Xinran is a journalist who worked for eight years as a presenter at a Chinese radio station. Touched by many letters she received from women she persuaded her bosses to let her reveal some of their stories. It was a bold move because some of those stories were critical of Chinese society and it’s ruling elite — exactly the kind of story subject to the country’s strictly enforced censorship rules. Though Deng Xiaoping had started a process of opening up the country in 1983, it was still risky to discuss personal issues in the media. But Xinran prevailed. She was, she said:
… trying to open a little window, a tiny hole, so that people could allow their spirits to cry out and breath after the gunpowder-laden atmosphere of the previous forty years.
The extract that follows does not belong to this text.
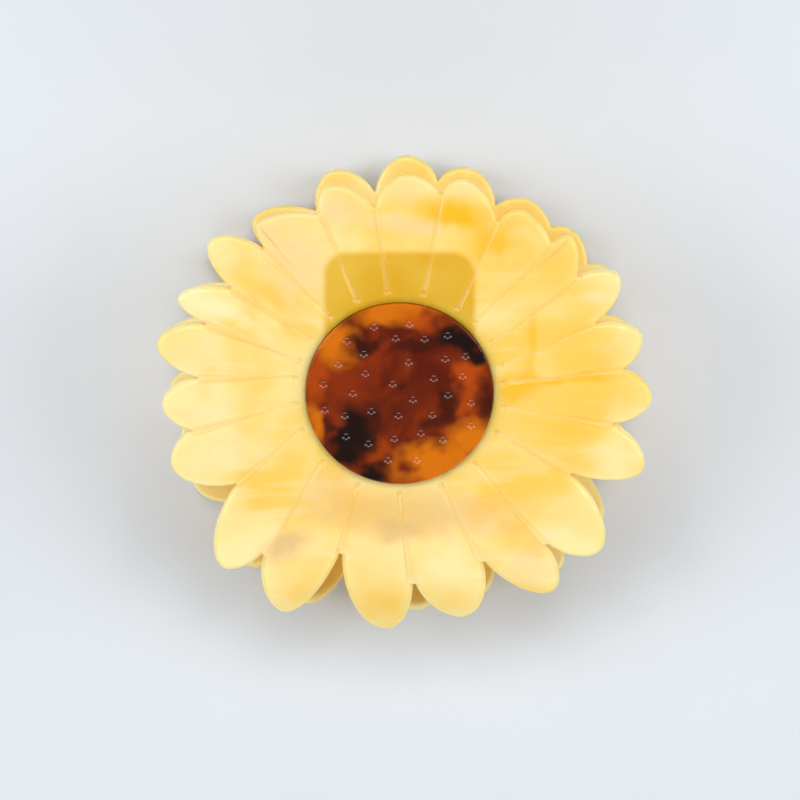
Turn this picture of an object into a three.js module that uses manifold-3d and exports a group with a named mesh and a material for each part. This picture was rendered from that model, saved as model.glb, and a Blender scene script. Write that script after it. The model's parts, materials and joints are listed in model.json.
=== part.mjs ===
// Flower hair clip: two sheet-acetate flower jaws on a sprung hinge, each with a dimpled centre disc.
// Millimetres, +Z up. The clip lies on its back: the rear centre disc rests flat at z = 0, its centre
// is the origin, the pin runs along X and the handle ends of the jaws point to +Y.
//
// Jaw frame, in which every piece of a jaw is drawn: the pin axis is X through the origin, +Y runs to
// the handle end, +Z to the outside of the jaw, and the other jaw lies below z = 0.

import * as THREE from 'three';
import { mergeVertices } from 'three/addons/utils/BufferGeometryUtils.js';
import Module from 'manifold-3d';

const wasm = await Module();
wasm.setup();

// ---------------------------------------------------------------- driving dimensions

const flowerReach = 44;          // disc centre to a petal tip of share 1
const sheetThickness = 3;
const flatReach = 17;            // the sheet stays flat this far above and below the disc centre
const handleBendRadius = 74;     // middle of the sheet, above the flat
const toothBendRadius = 60;      // middle of the sheet, below the flat
const jawTilt = THREE.MathUtils.degToRad(8.2);   // flat of a jaw against the plane where the jaws meet
const toothGap = 0.6;            // between the tips of the two jaws, closed
const pinAboveDisc = 14;         // disc centre to the pin, along the plane where the jaws meet
const fitGap = 0.3;              // between pieces that touch or turn in each other

const grooveMargin = 1.75;       // disc seat to the inner end of a groove between two petals
const grooveDepth = 0.7;
const stepsPerPetal = 8;
const flankFullness = 1.6;       // of one side of a petal's rim: 1 is an ellipse, 0 a straight slant
const flankStraightening = 2;    // fullness lost by a flank as wide as its petal
const flankTipRound = 0.5;       // of a slanted flank, as a share of its width
const notchOpening = 0.975;      // 1 closes the foot of a notch

const discDiameter = 32.5;
const discThickness = 1.8;
const discSeatDepth = 1.2;

const padThickness = 2.2;
const padSideMargin = 0.9;       // of the pad beside the outer ears
const padEndMargin = 5;          // of the pad above and below the ears
const padCorner = 4;

const earThickness = 2.5;
const earBaseReach = 6;          // of an ear's foot along the sheet, above and below the pin
const knuckleWall = 1.9;         // of the knuckle round the pin's bore

const pinDiameter = 2;
const pinHeadOverhang = 1.1;     // of the head all round the stem
const pinHeadThickness = 1.4;

const wireDiameter = 1.2;
const coilPlay = 1;              // between the pin and the inside of the coil
const coilSideGap = 0.79;        // between the coil and a rear ear
const coilFullTurns = 7;
const legReach = 7;              // along the sheet, from the pin to where a leg bears on the pad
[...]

Over time she began pushing the boundaries, taking a risk that one mistake – even one comment – could endanger her career if not her freedom. Such was the popularity of her program that the radio station had to install four answering machines so women could call in and record their comments. Words on the Night Breeze became famous through the country for its unflinching portrayal of what it meant to be a woman in modern China. Xinran was hailed as the first female presenter to ‘lift the veil’ of Chinese women and delve into the reality of their lives. Her programme dealt with sexual abuse, attitudes towards disability, forcible removal of children from their mothers and a practice of pushing intelligent women into unhappy marriages with government leaders — marriages they could not leave because of the resulting damage to the husband’s reputation. Her stories concerned women of all different classes and ages and degrees of experience.
The most moving for me was the story of Xiao Ying, a survivor of an earthquake in Tangshan in 1976 which killed 300,000 people. In the subsequent chaos she was gang raped by soldiers. When her mother found her in a ditch, she kept pulling down her trousers, closing her eyes and humming. Xiao Ying was sent for psychiatric treatment. She seemed better after two and a half years, but the day before her parents were due to take her home, she hanged herself. She was 16.
Xinran was deeply affected by what she discovered, travelling the breadth of the country to track down some of the women whose stories she had heard. One of them lived in a poor shack next to the radio station, keeping body and soul alive by scavenging though Xinran discovered her son was a wealthy party official. Another woman she found in a remote hotel in shock after meeting again the boyfriend from whom she’d been separated 45 years earlier. Xinran sat with her throughout the night, slowly giving the woman the courage to speak about her life.
Centuries of obedience to the principles of “Three Submissions and the Four Virtues” (submission to fathers, husbands and sons), followed by years of political turmoil had made women terrified of talking openly about their feelings. Xinran won their trust and, through her compassion and ability to listen. Repeatedly they told her that she gave them a space in which to express themselves without fearing blame or other negative reactions.
If the ability to tell their stories, changed these women, hearing them also changed Xinran. Her youthful enthusiasm gave way to pain the more she learned and the more she understood.
At times a kind of numbness would come over me from all the suffering I had encountered, as if a callus were forming within me. Then I would hear another story and my feelings would be stirred up all over again.
By 1997, after a particularly traumatic visit to a community where women were denied sanitary product, whose wombs had collapsed through constant childcare, the pain became too much and Xinran left China for England. She wanted, she said to breathe new air and to feel what it was like to live in a free society. But she didn’t want to abandon the women who’d been encouraged by her programme – so she wrote her book to teach the west what it meant to be a woman in China.
It’s a worthy cause and there is little doubt that Xinran gave hope to thousands of women whose stories she heard and the millions more who listened to her programme. But it doesn’t make for a very good book. By the very nature of its subject The Good Women of China is an episodic book and each of the 15 personal stories she relates is touching. But it lacks objectivity and analysis. Instead of stepping back from a story and reflecting what this tells us about Chinese society, she’s onto the next example and the next and the next. Without analysis and reflection on whether these conditions have changed, it’s hard to comprehend if these are isolated examples or how representative they are of real life. Reading this book left me with too many unanswered questions.
About the book: The Good Women of China: Hidden Voices is translated by Esther Tyldesley. It was published in 2002 by Chatto and Windus in the UK.
About the author: Xinran (the name means “with pleasure” ) was born in Beijing in 1958 and lived with her wealthy family until the Cultural Revolution separated them when she was seven. After working in a military university she became a radio journalist. Her talk show, Words on the Night Breeze, started in 1988; within three weeks she was receiving 100 letters a day, mostly from women. She moved to the UK in 1997, where she compiled their stories in The Good Women of China. Xinran is a columnist for national newspapers in the UK.
Why I read this book: I’ve been fortunate enough through my job to visit China and to meet many people from that country. The stories of their culture and how this is under pressure as the country becomes an economic power house and a force in international affairs, has fascinated me. I thought The Good Women of China would help me better understand the people of this country. This book is part of my 20booksofsummer reading list.